Which is magnified with the GT-R because everything happens so instantaneously, from throttle response, to gear change, to turn-in and on and on. This car may be big and wide, but it’s taut and would give anything it’s up against – from a 911 to a McLaren 570 – a run for their money in the chassis fidelity and firmness department.
Public Service Announcement: Be responsible
You really do want to be careful, though; the GT-R is massively fast but as I said before – it’s also quite sound-insulated so you’ll be doing some downright illegal speeds before you know it if you’re not careful. It’s a situation that’s not helped by the fact that since the speedo goes up to three-hundred forty, 100 km/h sits at the 7 o’clock position on the gauge. That means if you were to take the numbers off the speedo but leave the needle, what looks like 100 km/h in a Mustang is actually – wait for it – 220 km/h in the GT-R. And that’s only about two-thirds ‘round the dial.
Luckily, the massive brakes – 15.35-inch at the front, 15-inch at the rear – easily and progressively shave off speed as you depress the pedal. Indeed, the only thing as impressive as how the GT-R accelerates is how it comes to a stop, and with very little front-end dive, to boot.
Still, what we have here is a case of reduced noise + rock solid handling + big power = another dimension of motoring that requires attention. It’s just so easy to go so fast in this thing that you hardly even realize it.
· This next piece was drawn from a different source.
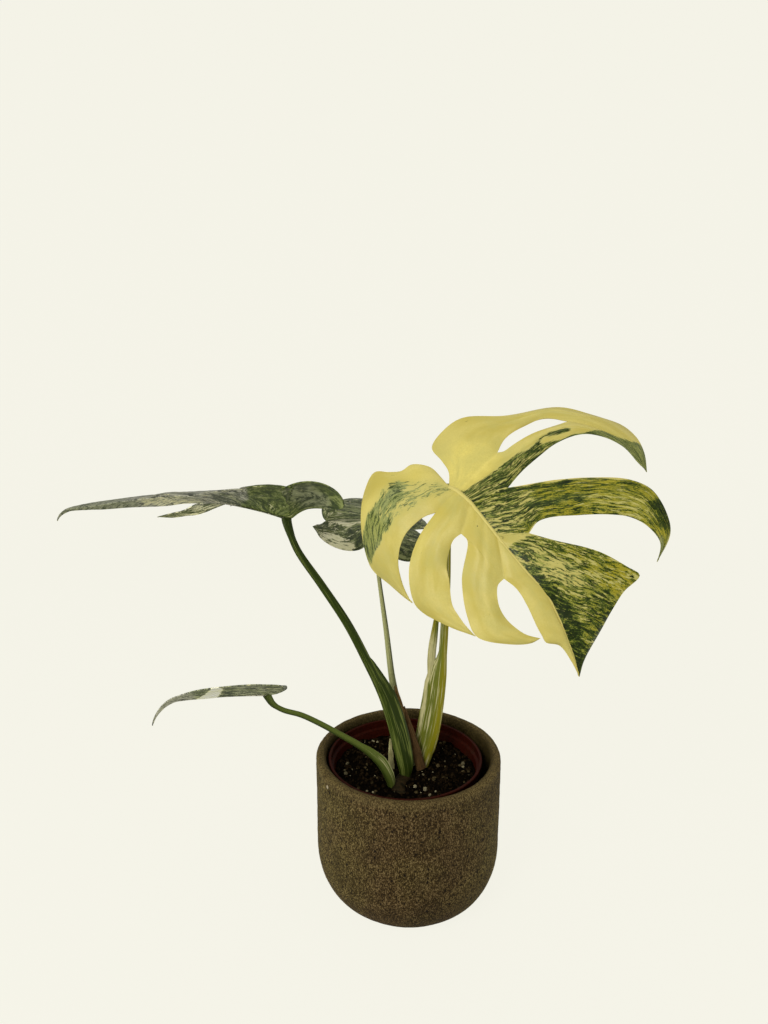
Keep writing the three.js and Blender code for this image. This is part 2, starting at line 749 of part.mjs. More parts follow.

Which, when you think about it, has always kind of been such a big part of the Skyline/GT-R’s appeal, especially when it looked more boxy and pedestrian than it does now. Even now, though, with all its 50th Anniversary bells and whistles, the GT-R remains one of the most accessible fast cars you’ll ever drive, which in turn makes it almost the everyman’s supercar (assuming that everyman has a spare $140,000 or so lying around) which I feel has kept it true to its roots, and thus worthy of the “legendary” moniker.